Aramark controversies at Universities and Prisons

But it has also been embroiled in controversies on many campuses, ranging from substandard working conditions and poor wages for student employees, to poor food quality at some universities. A national group that leads campus-based efforts to organize against corporate food providers at universities claims its efforts to get colleges to divest from Aramark have been reinvigorated since the social justice protests that swept the country in 2020.

According to its website, Aramark’s Frontline Education program offers eligible employees free undergraduate tuition through Arizona State University’s online program.

About 12 percent of Aramark’s  business, according to the American Friends of Service Committee, comes from providing food to about 38 percent of U.S. prison inmates.
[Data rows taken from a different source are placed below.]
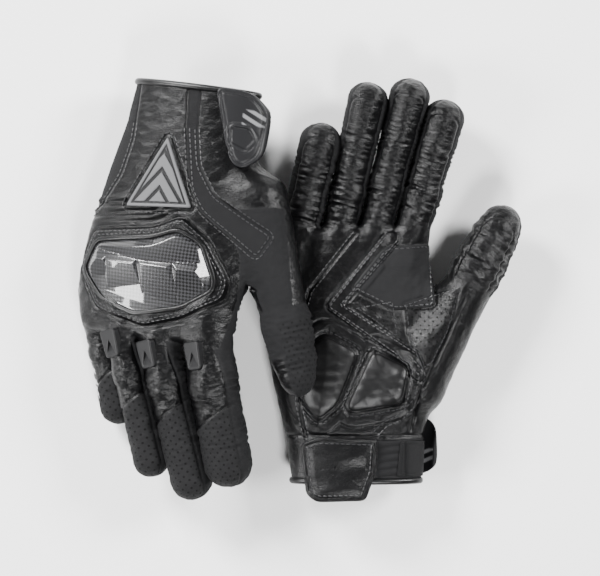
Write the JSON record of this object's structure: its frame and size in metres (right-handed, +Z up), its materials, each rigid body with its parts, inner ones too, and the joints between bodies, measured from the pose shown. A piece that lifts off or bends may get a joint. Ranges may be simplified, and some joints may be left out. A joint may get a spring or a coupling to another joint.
{
  "type": "riding gloves",
  "caption": "Pair of short-cuff leather riding gloves, one palm up and one palm down across its heel, with hard knuckle guards, wrist straps and jointed digits.",
  "frame": {"origin": "middle of the pair's footprint, on the surface the gloves lie on", "axes": "+Z up from the surface; +Y towards the fingertips of the glove that lies palm up; +X towards its thumb"},
  "size_m": [0.2532, 0.2427, 0.0604],
  "materials": {
    "leather": "semi-gloss aniline goat leather",
    "stretch_fabric": "matt stretch weave",
    "lining": "brushed lining",
    "elastic": "ribbed elastic",
    "binding": "woven tape",
    "foam": "soft foam",
    "carbon_shell": "gloss moulded shell",
    "moulded_rubber": "moulded polyurethane",
    "suede": "napped leather"
  },
  "bodies": {
    "under_hand": {"under_palm_panel": "leather", "under_back_panel": "leather", "under_radial_stretch_strip": "stretch_fabric", "under_ulnar_stretch_strip": "stretch_fabric", "under_hand_liner": "lining", "under_wrist_cuff": "elastic", "under_cuff_binding": "binding", "under_pull_tab": "leather", "under_index_base": "leather", "under_middle_base": "leather", "under_ring_base": "leather", "under_little_base": "leather", "under_thumb_base": "leather", "under_knuckle_pad": "foam", "under_knuckle_guard": "carbon_shell", "under_guard_bezel": "leather", "under_back_badge": "moulded_rubber", "under_heel_pad_outer": "suede", "under_heel_pad_thumb": "suede", "under_palm_reinforcement": "suede", "under_strap_anchor": "stretch_fabric", "under_index_slider": "moulded_rubber", "under_middle_slider": "moulded_rubber", "under_ring_slider": "moulded_rubber"},
    "over_hand": {"over_palm_panel": "leather", "over_back_panel": "leather", "over_radial_stretch_strip": "stretch_fabric", "over_ulnar_stretch_strip": "stretch_fabric", "over_hand_liner": "lining", "over_wrist_cuff": "elastic", "over_cuff_binding": "binding", "over_pull_tab": "leather", "over_index_base": "leather", "over_middle_base": "leather", "over_ring_base": "leather", "over_little_base": "leather", "over_thumb_base": "leather", "over_knuckle_pad": "foam", "over_knuckle_guard": "carbon_shell", "over_guard_bezel": "leather", "over_back_badge": "moulded_rubber", "over_heel_pad_outer": "suede", "over_heel_pad_thumb": "suede", "over_palm_reinforcement": "suede", "over_strap_anchor": "stretch_fabric", "over_index_slider": "moulded_rubber", "over_middle_slider": "moulded_rubber", "over_ring_slider": "moulded_rubber"},
    "under_index_end": {"under_index_tip": "leather"},
    "under_middle_end": {"under_middle_tip": "leather"},
    "under_ring_end": {"under_ring_tip": "leather"},
    "under_little_end": {"under_little_tip": "leather"},
    "under_thumb_end": {"under_thumb_tip": "leather"},
    "under_strap": {"under_strap_tab": "moulded_rubber"},
    "over_index_end": {"over_index_tip": "leather"},
    "over_middle_end": {"over_middle_tip": "leather"},
    "over_ring_end": {"over_ring_tip": "leather"},
    "over_little_end": {"over_little_tip": "leather"},
    "over_thumb_end": {"over_thumb_tip": "leather"},
    "over_strap": {"over_strap_tab": "moulded_rubber"}
  },
  "joints": [
    {"name": "glove_lift", "type": "slide", "parent": "under_hand", "child": "over_hand", "axis": [0, 0, 1], "range_m": [0, 0.12]},
    {"name": "under_index_flex", "type": "hinge", "parent": "under_hand", "child": "under_index_end", "pos_m": [0.07053, 0.05521, 0.0307], "axis": [0.9617, -0.274, 0], "range_deg": [0, 65]},
    {"name": "under_middle_flex", "type": "hinge", "parent": "under_hand", "child": "under_middle_end", "pos_m": [0.0497, 0.05827, 0.0309], "axis": [0.9686, -0.2487, 0], "range_deg": [0, 65]},
    {"name": "under_ring_flex", "type": "hinge", "parent": "under_hand", "child": "under_ring_end", "pos_m": [0.0279, 0.05655, 0.0307], "axis": [0.9774, -0.2113, 0], "range_deg": [0, 65]},
    {"name": "under_little_flex", "type": "hinge", "parent": "under_hand", "child": "under_little_end", "pos_m": [0.0032, 0.04712, 0.0301], "axis": [0.9724, -0.2334, 0], "range_deg": [0, 65]},
    {"name": "under_thumb_flex", "type": "hinge", "parent": "under_hand", "child": "under_thumb_end", "pos_m": [0.09157, 0.02314, 0.0228], "axis": [0, 0, 1], "range_deg": [0, 35]},
    {"name": "under_strap_open", "type": "hinge", "parent": "under_hand", "child": "under_strap", "pos_m": [0.07383, -0.10941, 0.0171], "axis": [-0.095, -0.9955, 0], "range_deg": [0, 170]},
    {"name": "over_index_flex", "type": "hinge", "parent": "over_hand", "child": "over_index_end", "pos_m": [-0.04582, -0.05312, 0.03229], "axis": [0.9449, 0.1354, 0.2979], "range_deg": [0, 65]},
    {"name": "over_middle_flex", "type": "hinge", "parent": "over_hand", "child": "over_middle_end", "pos_m": [-0.07106, -0.05214, 0.02426], "axis": [0.9376, 0.187, 0.2932], "range_deg": [0, 65]},
    {"name": "over_ring_flex", "type": "hinge", "parent": "over_hand", "child": "over_ring_end", "pos_m": [-0.09251, -0.04623, 0.01863], "axis": [0.9376, 0.187, 0.2932], "range_deg": [0, 65]},
    {"name": "over_little_flex", "type": "hinge", "parent": "over_hand", "child": "over_little_end", "pos_m": [-0.10671, -0.03644, 0.00272], "axis": [0.9507, 0.066, 0.3029], "range_deg": [0, 65]},
    {"name": "over_thumb_flex", "type": "hinge", "parent": "over_hand", "child": "over_thumb_end", "pos_m": [-0.0194, -0.02835, 0.0418], "axis": [0.2889, 0.0424, -0.9564], "range_deg": [0, 35]},
    {"name": "over_strap_open", "type": "hinge", "parent": "over_hand", "child": "over_strap", "pos_m": [-0.0191, 0.10946, 0.04913], "axis": [0.0491, 0.9984, -0.0294], "range_deg": [0, 110]}
  ]
}
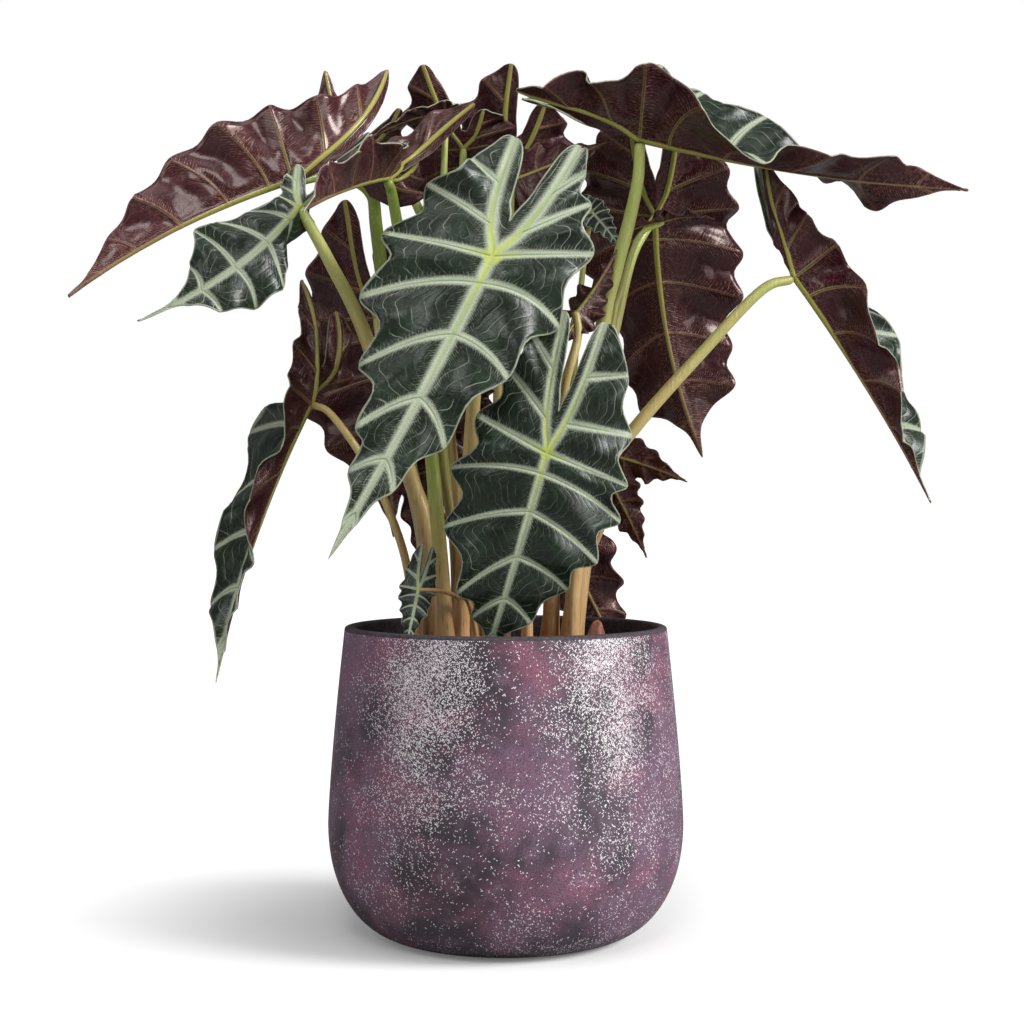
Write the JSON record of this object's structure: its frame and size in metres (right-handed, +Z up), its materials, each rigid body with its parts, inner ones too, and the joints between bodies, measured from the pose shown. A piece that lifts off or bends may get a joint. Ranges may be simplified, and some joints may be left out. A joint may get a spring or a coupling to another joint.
{
  "type": "potted african mask plant",
  "caption": "Round pot of soil with an african mask plant: arrow-shaped, wavy-edged dark leaves with pale veins on bare arching stalks.",
  "frame": {"origin": "centre of the pot's flat underside, on the surface it stands on", "axes": "+Z up through the pot's axis, -Y towards the viewer of the front, +X to that viewer's right"},
  "size_m": [0.57, 0.3703, 0.5969],
  "materials": {
    "blade": "semi-gloss dark green top, deep maroon underside, pale veins",
    "stalk": "satin yellow-green, mottled brown towards the soil",
    "dry_sheath": "matt dry brown",
    "soil": "matt dark crumbly potting mix",
    "pot": "satin mauve-grey with pink patches and silver flecks"
  },
  "bodies": {
    "root": {"leaf_front_upper_blade": "blade", "leaf_front_upper_stalk": "stalk", "leaf_front_lower_blade": "blade", "leaf_front_lower_stalk": "stalk", "leaf_left_arching_blade": "blade", "leaf_left_arching_stalk": "stalk", "leaf_left_facing_blade": "blade", "leaf_left_facing_stalk": "stalk", "leaf_left_folded_blade": "blade", "leaf_left_folded_stalk": "stalk", "leaf_back_left_top_blade": "blade", "leaf_back_left_top_stalk": "stalk", "leaf_back_top_small_blade": "blade", "leaf_back_top_small_stalk": "stalk", "leaf_back_top_left_blade": "blade", "leaf_back_top_left_stalk": "stalk", "leaf_back_top_middle_blade": "blade", "leaf_back_top_middle_stalk": "stalk", "leaf_right_arching_blade": "blade", "leaf_right_arching_stalk": "stalk", "leaf_right_hanging_blade": "blade", "leaf_right_hanging_stalk": "stalk", "leaf_right_inner_small_blade": "blade", "leaf_right_inner_small_stalk": "stalk", "leaf_centre_bud_blade": "blade", "leaf_centre_bud_stalk": "stalk", "leaf_right_folded_blade": "blade", "leaf_right_folded_stalk": "stalk", "leaf_left_hanging_blade": "blade", "leaf_left_hanging_stalk": "stalk", "leaf_left_back_blade": "blade", "leaf_left_back_stalk": "stalk", "leaf_right_low_blade": "blade", "leaf_right_low_stalk": "stalk", "leaf_right_low_curled_blade": "blade", "leaf_right_low_curled_stalk": "stalk", "leaf_right_back_low_blade": "blade", "leaf_right_back_low_stalk": "stalk", "leaf_front_low_tiny_blade": "blade", "leaf_front_low_tiny_stalk": "stalk", "leaf_centre_top_tiny_blade": "blade", "leaf_centre_top_tiny_stalk": "stalk", "leaf_centre_back_small_blade": "blade", "leaf_centre_back_small_stalk": "stalk", "leaf_left_back_low_blade": "blade", "leaf_left_back_low_stalk": "stalk", "leaf_centre_top_blade": "blade", "leaf_centre_top_stalk": "stalk", "dry_sheath_scale": "dry_sheath", "soil": "soil", "pot": "pot"}
  },
  "joints": []
}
Aramark has also come under fire for its contracting with prisons and jails.   In 2020, students at Auburn University formed Tigers against Aramark, which claimed that through its work with prisons the company was “supporting the prison system which disproportionately affects Black people, Indigenous people and people of color (BIPOC).”
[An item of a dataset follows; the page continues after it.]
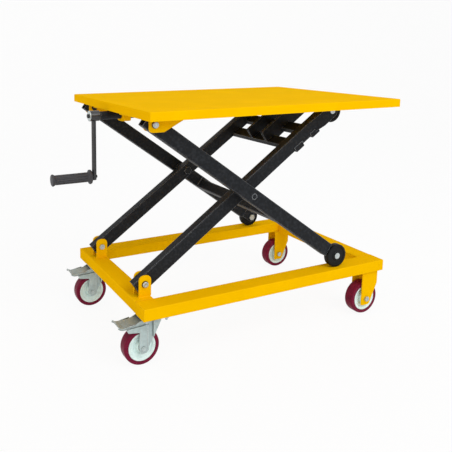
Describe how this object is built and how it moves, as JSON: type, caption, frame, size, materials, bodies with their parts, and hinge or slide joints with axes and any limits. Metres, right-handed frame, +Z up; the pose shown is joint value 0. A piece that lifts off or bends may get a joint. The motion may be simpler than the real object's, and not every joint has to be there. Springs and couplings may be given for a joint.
{
  "type": "lift table",
  "caption": "Mobile scissor lift table with a flat skirted deck, crossed tube arms on rollers, a hand crank on a lead screw and a caster frame.",
  "frame": {"origin": "on the floor under the middle of the overall length and width", "axes": "+Z up, +X along the table away from the crank, +Y to the rear side"},
  "size_m": [1.2145, 0.68, 0.8341],
  "materials": {
    "yellow_paint": "satin powder coat",
    "black_paint": "satin powder coat",
    "bright_steel": "plated, fairly bright",
    "dark_steel": "blackened",
    "zinc": "zinc plated pressed sheet",
    "roller_plastic": "matt",
    "tread_rubber": "smooth polyurethane",
    "hub_plastic": "moulded",
    "grip_rubber": "ribbed, matt"
  },
  "bodies": {
    "base": {"base_rail_front": "yellow_paint", "base_rail_rear": "yellow_paint", "base_rail_left": "yellow_paint", "base_rail_right": "yellow_paint", "lower_pivot_pin_front": "bright_steel", "lower_pivot_pin_rear": "bright_steel", "rigid_fork_front": "yellow_paint", "rigid_fork_rear": "yellow_paint", "rigid_axle_front": "bright_steel", "rigid_axle_rear": "bright_steel", "caster_plate_front": "zinc", "caster_plate_rear": "zinc"},
    "inner_arms": {"inner_arm_front": "black_paint", "inner_arm_rear": "black_paint", "cross_bar_lower": "black_paint", "cross_bar_upper": "black_paint", "nut_bracket_front": "black_paint", "nut_bracket_rear": "black_paint", "roller_bolt_upper_front": "bright_steel", "roller_bolt_upper_rear": "bright_steel"},
    "outer_arms": {"outer_arm_front": "black_paint", "outer_arm_rear": "black_paint", "outer_cross_tube": "black_paint", "centre_pin_front": "dark_steel", "centre_pin_rear": "dark_steel", "roller_bolt_lower_front": "bright_steel", "roller_bolt_lower_rear": "bright_steel"},
    "platform": {"deck": "yellow_paint", "clevis_front": "yellow_paint", "clevis_rear": "yellow_paint", "upper_pivot_bolt_front": "bright_steel", "upper_pivot_bolt_rear": "bright_steel", "screw_tube": "black_paint", "tube_hanger": "yellow_paint", "screw_end_bearing": "yellow_paint"},
    "screw_nut": {"lead_nut": "dark_steel"},
    "screw": {"lead_screw": "bright_steel", "crank_arm": "black_paint", "crank_bolt": "dark_steel", "grip_spindle": "dark_steel"},
    "crank_grip": {"grip": "grip_rubber"},
    "roller_upper_front_body": {"roller_upper_front": "roller_plastic"},
    "roller_lower_front_body": {"roller_lower_front": "roller_plastic"},
    "roller_upper_rear_body": {"roller_upper_rear": "roller_plastic"},
    "roller_lower_rear_body": {"roller_lower_rear": "roller_plastic"},
    "wheel_right_front": {"tread_right_front": "tread_rubber", "hub_right_front": "hub_plastic"},
    "wheel_right_rear": {"tread_right_rear": "tread_rubber", "hub_right_rear": "hub_plastic"},
    "swivel_front": {"swivel_fork_front": "zinc", "swivel_axle_front": "bright_steel"},
    "wheel_left_front": {"tread_left_front": "tread_rubber", "hub_left_front": "hub_plastic"},
    "pedal_front": {"brake_pedal_front": "zinc"},
    "swivel_rear": {"swivel_fork_rear": "zinc", "swivel_axle_rear": "bright_steel"},
    "wheel_left_rear": {"tread_left_rear": "tread_rubber", "hub_left_rear": "hub_plastic"},
    "pedal_rear": {"brake_pedal_rear": "zinc"}
  },
  "joints": [
    {"name": "lift", "type": "hinge", "parent": "base", "child": "inner_arms", "pos_m": [-0.36375, 0, 0.256], "axis": [0, -1, 0], "range_deg": [-23, 10]},
    {"name": "scissor_centre", "type": "hinge", "parent": "inner_arms", "child": "outer_arms", "pos_m": [0.01409, 0, 0.52204], "axis": [0, -1, 0], "range_deg": [-20, 46]},
    {"name": "platform_pivot", "type": "hinge", "parent": "outer_arms", "child": "platform", "pos_m": [-0.36375, 0, 0.78808], "axis": [0, -1, 0], "range_deg": [-23, 10]},
    {"name": "nut_trunnion", "type": "hinge", "parent": "inner_arms", "child": "screw_nut", "pos_m": [0.39192, 0, 0.78808], "axis": [0, -1, 0], "range_deg": [-10, 23]},
    {"name": "crank_turn", "type": "hinge", "parent": "platform", "child": "screw", "pos_m": [0, 0, 0.78808], "axis": [1, 0, 0], "continuous": true},
    {"name": "grip_spin", "type": "hinge", "parent": "screw", "child": "crank_grip", "pos_m": [0, 0, 0.57858], "axis": [1, 0, 0], "continuous": true},
    {"name": "upper_roller_spin_front", "type": "hinge", "parent": "inner_arms", "child": "roller_upper_front_body", "pos_m": [0.39192, -0.2025, 0.78808], "axis": [0, 1, 0], "continuous": true},
    {"name": "lower_roller_spin_front", "type": "hinge", "parent": "outer_arms", "child": "roller_lower_front_body", "pos_m": [0.39192, -0.2685, 0.256], "axis": [0, 1, 0], "continuous": true},
    {"name": "upper_roller_spin_rear", "type": "hinge", "parent": "inner_arms", "child": "roller_upper_rear_body", "pos_m": [0.39192, 0.2025, 0.78808], "axis": [0, 1, 0], "continuous": true},
    {"name": "lower_roller_spin_rear", "type": "hinge", "parent": "outer_arms", "child": "roller_lower_rear_body", "pos_m": [0.39192, 0.2685, 0.256], "axis": [0, 1, 0], "continuous": true},
    {"name": "wheel_spin_right_front", "type": "hinge", "parent": "base", "child": "wheel_right_front", "pos_m": [0.54475, -0.2593, 0.0625], "axis": [0, 1, 0], "continuous": true},
    {"name": "wheel_spin_right_rear", "type": "hinge", "parent": "base", "child": "wheel_right_rear", "pos_m": [0.54475, 0.2593, 0.0625], "axis": [0, 1, 0], "continuous": true},
    {"name": "swivel_turn_front", "type": "hinge", "parent": "base", "child": "swivel_front", "pos_m": [-0.35275, -0.233, 0.1599], "axis": [0, 0, 1], "continuous": true},
    {"name": "wheel_spin_left_front", "type": "hinge", "parent": "swivel_front", "child": "wheel_left_front", "pos_m": [-0.39075, -0.233, 0.0625], "axis": [0, 1, 0], "continuous": true},
    {"name": "brake_release_front", "type": "hinge", "parent": "swivel_front", "child": "pedal_front", "pos_m": [-0.44075, -0.233, 0.135], "axis": [0, 1, 0], "range_deg": [0, 12]},
    {"name": "swivel_turn_rear", "type": "hinge", "parent": "base", "child": "swivel_rear", "pos_m": [-0.35275, 0.233, 0.1599], "axis": [0, 0, 1], "continuous": true},
    {"name": "wheel_spin_left_rear", "type": "hinge", "parent": "swivel_rear", "child": "wheel_left_rear", "pos_m": [-0.39075, 0.233, 0.0625], "axis": [0, 1, 0], "continuous": true},
    {"name": "brake_release_rear", "type": "hinge", "parent": "swivel_rear", "child": "pedal_rear", "pos_m": [-0.44075, 0.233, 0.135], "axis": [0, 1, 0], "range_deg": [0, 12]}
  ],
  "couplings": [
    {"joint": "scissor_centre", "follows": "lift", "ratio": -2},
    {"joint": "platform_pivot", "follows": "lift", "ratio": 1},
    {"joint": "nut_trunnion", "follows": "lift", "ratio": -1}
  ]
}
The CSUDH Black Student Union was well represented at the town hall (an Instagram link with clips of BSU members voicing their displeasure with the agreement, along with other CSUDH students has 1,788 likes, and can be found here.)
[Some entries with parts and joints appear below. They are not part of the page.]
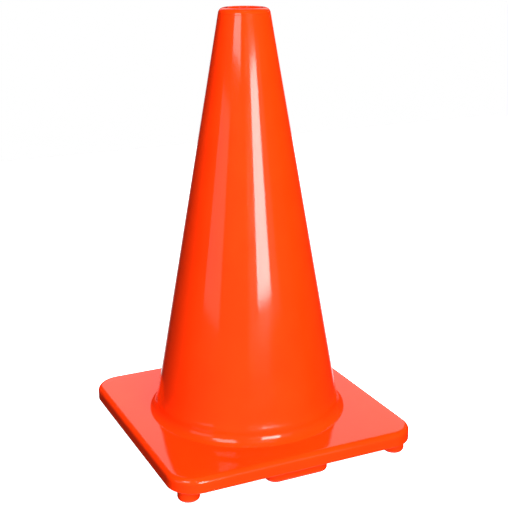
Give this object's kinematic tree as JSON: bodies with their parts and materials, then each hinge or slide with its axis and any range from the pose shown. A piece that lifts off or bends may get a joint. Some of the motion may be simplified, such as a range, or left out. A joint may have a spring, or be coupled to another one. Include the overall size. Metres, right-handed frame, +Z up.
{
  "type": "traffic cone",
  "caption": "Hollow orange safety cone with an open tip and a flared foot, snapped into a square weighted base that stands on short round feet and bar feet.",
  "frame": {"origin": "on the floor under the middle of the cone: the middle of the feet's soles", "axes": "+Z up along the cone's axis, X and Y along the sides of the square base, -Y the front side"},
  "size_m": [0.273, 0.273, 0.4572],
  "materials": {
    "orange_pvc": "gloss",
    "recycled_pvc": "matte"
  },
  "bodies": {
    "root": {"cone_body": "orange_pvc", "base_cover": "orange_pvc", "base_ballast": "recycled_pvc", "corner_foot_front_left": "orange_pvc", "corner_foot_front_right": "orange_pvc", "corner_foot_back_left": "orange_pvc", "corner_foot_back_right": "orange_pvc", "side_foot_front": "orange_pvc", "side_foot_right": "orange_pvc", "side_foot_back": "orange_pvc", "side_foot_left": "orange_pvc"}
  },
  "joints": []
}
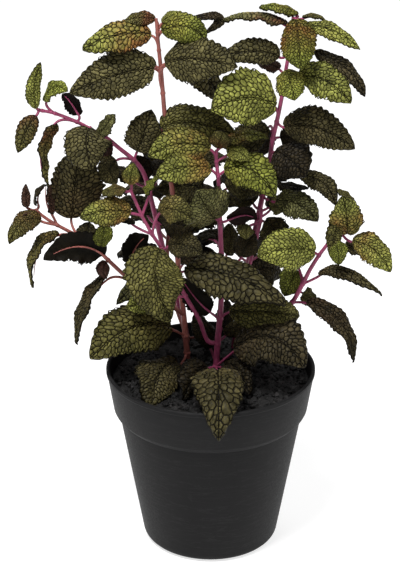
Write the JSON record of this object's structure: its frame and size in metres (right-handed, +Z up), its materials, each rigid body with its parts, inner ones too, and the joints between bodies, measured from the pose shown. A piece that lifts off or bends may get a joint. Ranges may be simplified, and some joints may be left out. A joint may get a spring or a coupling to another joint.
{
  "type": "potted mint plant",
  "caption": "Bushy potted mint: leafy stems of toothed leaves in opposite pairs, rising from dark potting soil in a round tapered nursery pot.",
  "frame": {"origin": "centre of the pot's flat base, on the surface that it stands on", "axes": "+Z up along the pot's axis, -Y towards the viewer of the picture, +X to the viewer's right"},
  "size_m": [0.2204, 0.1762, 0.3317],
  "materials": {
    "pot_plastic": "satin",
    "potting_soil": "matte",
    "mint_leaf": "satin"
  },
  "bodies": {
    "root": {"pot": "pot_plastic", "soil": "potting_soil", "stem_left_tall": "mint_leaf", "stem_centre": "mint_leaf", "stem_upper_left": "mint_leaf", "stem_right_tall": "mint_leaf", "stem_right_low": "mint_leaf", "stem_back_left": "mint_leaf"}
  },
  "joints": []
}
Another BSU member, Brandon Blackmon, stated, “it makes us as students feel that we are not cared for as humans, we’re cared for as ways to make money.” 

In a statement issued Wednesday, a CSUDH official spokesperson said that Aramark “had the most thorough and competitive proposal based on the scoring metrics. The committee recommended Aramark to the president’s cabinet. With the cabinet’s approval, it was advanced to President Parham, who accepted the bid.

“President Parham and his cabinet were aware of Aramark’s relationship to prison facilities, though this was not part of the RFP judging criteria. The president recognizes that Aramark has made a commitment to address recidivism—a goal which the president and his cabinet wholeheartedly support.”

Details of CSUDH Contract

In the minutes of a CSUDH Foundation Board of Directors in April, when President Parham said the university had received $60 million from the state and that $20 million was earmarked for a new dining hall projected to open in spring 2026, the Foundation’s Executive Director Tranitra Avery detailed some parameters of the Aramark partnership, which was pending at the time, including:

It would be a  10-year agreement projected to bring in more than $30 million over its term,  including commissions, capital improvements into the university, and employment opportunities for  students.
The university would receive a signing  bonus once the agreement was finalized, along with capital improvements as much as $5 million within the first two years.

In a June meeting of the Foundation’s Board, Provost Michael Spagna said that with the salary increases for faculty, the university might not be able to meet its financial commitments without cutting back elsewhere. As a result, he said, the university would need to rely more heavily on income from its auxiliary services.

Auxiliary services at public universities are revenue-generating streams that are not contingent on state budgeting, such as student housing, dining services, campus bookstores and vending machines. At CSUDH, the entity that oversees some auxiliary services, including dining, the infant and toddler development center,  and filming on campus, is the CSUDH Foundation, a non-profit organization.

According to its website, the Foundation was “incorporated in 1968 as a partner of the University to provide services and develop and enhance programs that are an integral part of the University’s educational mission.”

Despite vocal opposition from some students at the Town Hall, Aramark is hiring in Carson, California. Since the day before Monday’s town hall, Aramark has posted eight job types in the city, ranging from retail supervisor to peer-to-peer student worker, on its website.